**Exercise data**
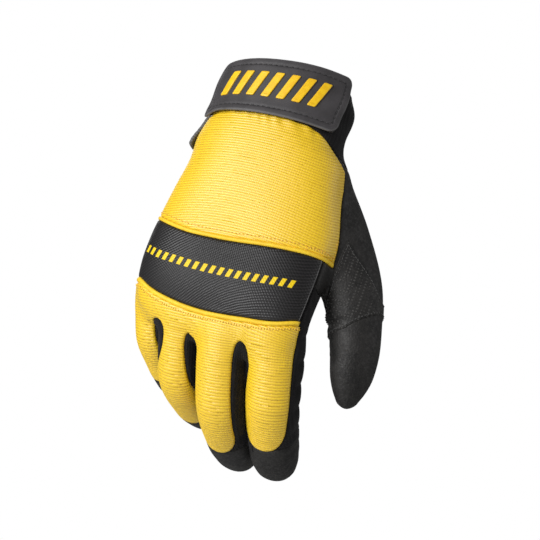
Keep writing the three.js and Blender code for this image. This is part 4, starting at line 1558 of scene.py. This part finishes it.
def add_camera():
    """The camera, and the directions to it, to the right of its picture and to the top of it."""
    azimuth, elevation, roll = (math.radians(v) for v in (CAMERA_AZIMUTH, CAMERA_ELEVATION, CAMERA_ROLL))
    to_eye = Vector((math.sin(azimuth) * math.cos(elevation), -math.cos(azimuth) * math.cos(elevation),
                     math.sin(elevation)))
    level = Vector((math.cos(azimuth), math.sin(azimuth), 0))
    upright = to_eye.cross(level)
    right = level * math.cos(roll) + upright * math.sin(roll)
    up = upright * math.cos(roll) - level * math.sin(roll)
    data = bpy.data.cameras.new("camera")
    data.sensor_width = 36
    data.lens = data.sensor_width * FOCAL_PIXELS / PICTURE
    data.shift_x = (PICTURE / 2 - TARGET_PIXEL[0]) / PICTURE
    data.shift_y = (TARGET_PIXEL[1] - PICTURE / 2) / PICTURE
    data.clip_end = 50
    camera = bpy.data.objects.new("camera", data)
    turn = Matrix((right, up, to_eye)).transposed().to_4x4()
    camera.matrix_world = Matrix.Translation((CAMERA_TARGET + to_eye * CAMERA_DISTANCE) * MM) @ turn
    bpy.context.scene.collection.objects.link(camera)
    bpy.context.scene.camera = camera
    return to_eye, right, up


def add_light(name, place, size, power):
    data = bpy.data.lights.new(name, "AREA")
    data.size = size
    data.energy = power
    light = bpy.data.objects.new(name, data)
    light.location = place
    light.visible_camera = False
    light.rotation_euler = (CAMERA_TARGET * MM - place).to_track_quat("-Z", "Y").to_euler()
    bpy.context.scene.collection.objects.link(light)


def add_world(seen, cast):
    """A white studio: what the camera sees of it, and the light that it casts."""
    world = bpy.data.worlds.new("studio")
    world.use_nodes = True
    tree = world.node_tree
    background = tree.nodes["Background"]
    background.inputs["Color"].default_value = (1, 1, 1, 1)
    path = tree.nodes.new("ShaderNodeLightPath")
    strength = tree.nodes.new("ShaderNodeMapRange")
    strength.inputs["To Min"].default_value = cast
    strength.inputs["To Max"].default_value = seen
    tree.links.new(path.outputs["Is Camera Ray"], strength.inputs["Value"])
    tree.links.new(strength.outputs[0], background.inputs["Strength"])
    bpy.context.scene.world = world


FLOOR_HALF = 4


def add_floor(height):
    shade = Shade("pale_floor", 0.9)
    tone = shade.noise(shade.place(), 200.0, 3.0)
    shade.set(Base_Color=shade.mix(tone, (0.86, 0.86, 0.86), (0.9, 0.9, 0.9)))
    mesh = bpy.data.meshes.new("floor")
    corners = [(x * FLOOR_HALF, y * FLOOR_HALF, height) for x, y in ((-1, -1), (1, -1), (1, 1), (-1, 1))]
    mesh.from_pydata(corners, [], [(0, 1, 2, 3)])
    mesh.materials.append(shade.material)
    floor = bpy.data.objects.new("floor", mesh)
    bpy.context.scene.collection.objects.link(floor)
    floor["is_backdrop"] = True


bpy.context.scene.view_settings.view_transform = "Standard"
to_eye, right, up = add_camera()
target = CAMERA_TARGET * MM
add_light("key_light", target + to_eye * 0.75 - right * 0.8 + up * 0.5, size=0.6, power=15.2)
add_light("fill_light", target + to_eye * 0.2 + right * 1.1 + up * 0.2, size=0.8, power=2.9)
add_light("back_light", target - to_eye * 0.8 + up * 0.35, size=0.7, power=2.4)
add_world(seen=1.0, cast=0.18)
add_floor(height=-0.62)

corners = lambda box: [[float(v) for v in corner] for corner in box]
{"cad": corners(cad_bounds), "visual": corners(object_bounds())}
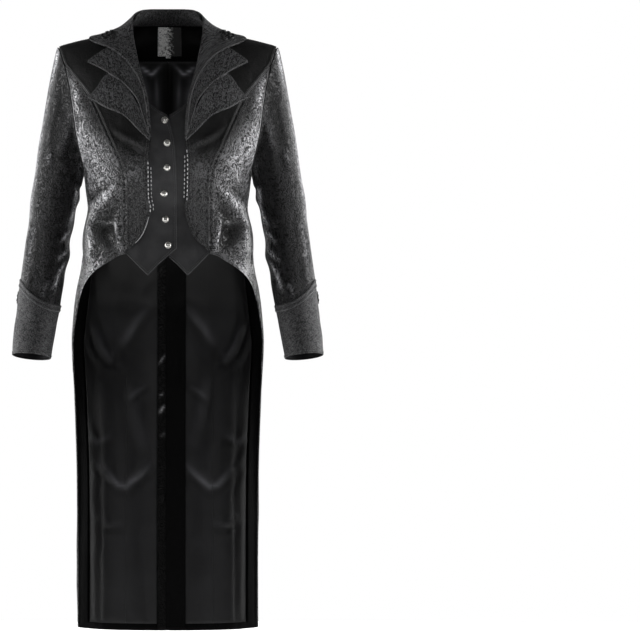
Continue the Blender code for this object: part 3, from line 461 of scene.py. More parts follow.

**Problem description**
Write out all the entries exactly.

**Final result**
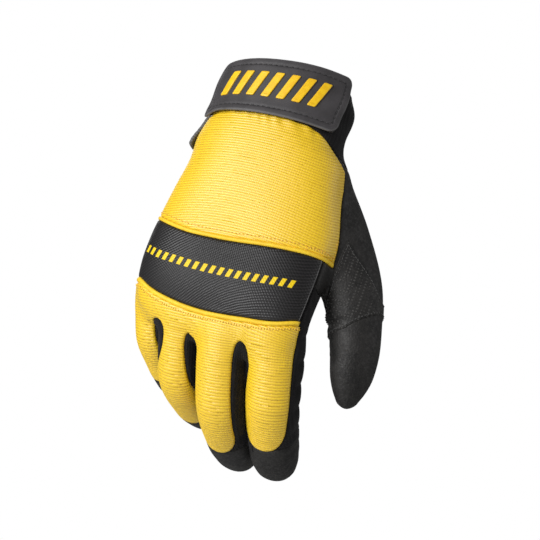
Keep writing the three.js and Blender code for this image. This is part 4, starting at line 1558 of scene.py. This part finishes it.
def add_camera():
    """The camera, and the directions to it, to the right of its picture and to the top of it."""
    azimuth, elevation, roll = (math.radians(v) for v in (CAMERA_AZIMUTH, CAMERA_ELEVATION, CAMERA_ROLL))
    to_eye = Vector((math.sin(azimuth) * math.cos(elevation), -math.cos(azimuth) * math.cos(elevation),
                     math.sin(elevation)))
    level = Vector((math.cos(azimuth), math.sin(azimuth), 0))
    upright = to_eye.cross(level)
    right = level * math.cos(roll) + upright * math.sin(roll)
    up = upright * math.cos(roll) - level * math.sin(roll)
    data = bpy.data.cameras.new("camera")
    data.sensor_width = 36
    data.lens = data.sensor_width * FOCAL_PIXELS / PICTURE
    data.shift_x = (PICTURE / 2 - TARGET_PIXEL[0]) / PICTURE
    data.shift_y = (TARGET_PIXEL[1] - PICTURE / 2) / PICTURE
    data.clip_end = 50
    camera = bpy.data.objects.new("camera", data)
    turn = Matrix((right, up, to_eye)).transposed().to_4x4()
    camera.matrix_world = Matrix.Translation((CAMERA_TARGET + to_eye * CAMERA_DISTANCE) * MM) @ turn
    bpy.context.scene.collection.objects.link(camera)
    bpy.context.scene.camera = camera
    return to_eye, right, up


def add_light(name, place, size, power):
    data = bpy.data.lights.new(name, "AREA")
    data.size = size
    data.energy = power
    light = bpy.data.objects.new(name, data)
    light.location = place
    light.visible_camera = False
    light.rotation_euler = (CAMERA_TARGET * MM - place).to_track_quat("-Z", "Y").to_euler()
    bpy.context.scene.collection.objects.link(light)


def add_world(seen, cast):
    """A white studio: what the camera sees of it, and the light that it casts."""
    world = bpy.data.worlds.new("studio")
    world.use_nodes = True
    tree = world.node_tree
    background = tree.nodes["Background"]
    background.inputs["Color"].default_value = (1, 1, 1, 1)
    path = tree.nodes.new("ShaderNodeLightPath")
    strength = tree.nodes.new("ShaderNodeMapRange")
    strength.inputs["To Min"].default_value = cast
    strength.inputs["To Max"].default_value = seen
    tree.links.new(path.outputs["Is Camera Ray"], strength.inputs["Value"])
    tree.links.new(strength.outputs[0], background.inputs["Strength"])
    bpy.context.scene.world = world


FLOOR_HALF = 4


def add_floor(height):
    shade = Shade("pale_floor", 0.9)
    tone = shade.noise(shade.place(), 200.0, 3.0)
    shade.set(Base_Color=shade.mix(tone, (0.86, 0.86, 0.86), (0.9, 0.9, 0.9)))
    mesh = bpy.data.meshes.new("floor")
    corners = [(x * FLOOR_HALF, y * FLOOR_HALF, height) for x, y in ((-1, -1), (1, -1), (1, 1), (-1, 1))]
    mesh.from_pydata(corners, [], [(0, 1, 2, 3)])
    mesh.materials.append(shade.material)
    floor = bpy.data.objects.new("floor", mesh)
    bpy.context.scene.collection.objects.link(floor)
    floor["is_backdrop"] = True


bpy.context.scene.view_settings.view_transform = "Standard"
to_eye, right, up = add_camera()
target = CAMERA_TARGET * MM
add_light("key_light", target + to_eye * 0.75 - right * 0.8 + up * 0.5, size=0.6, power=15.2)
add_light("fill_light", target + to_eye * 0.2 + right * 1.1 + up * 0.2, size=0.8, power=2.9)
add_light("back_light", target - to_eye * 0.8 + up * 0.35, size=0.7, power=2.4)
add_world(seen=1.0, cast=0.18)
add_floor(height=-0.62)

corners = lambda box: [[float(v) for v in corner] for corner in box]
{"cad": corners(cad_bounds), "visual": corners(object_bounds())}
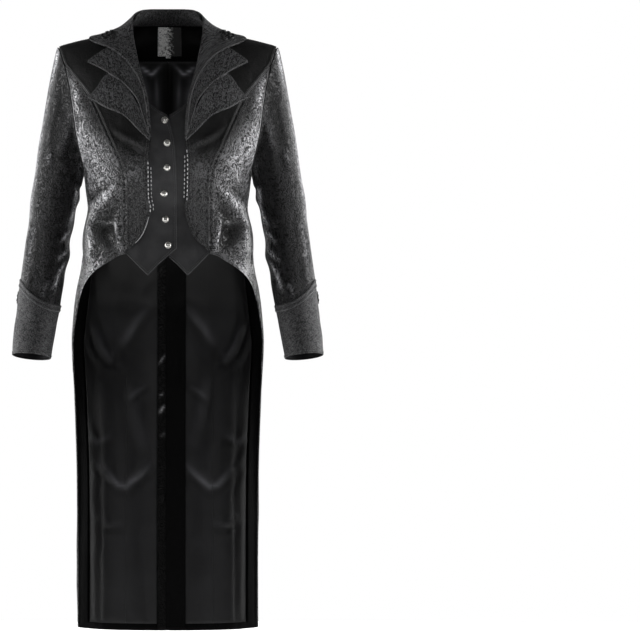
Continue the Blender code for this object: part 3, from line 461 of scene.py. More parts follow.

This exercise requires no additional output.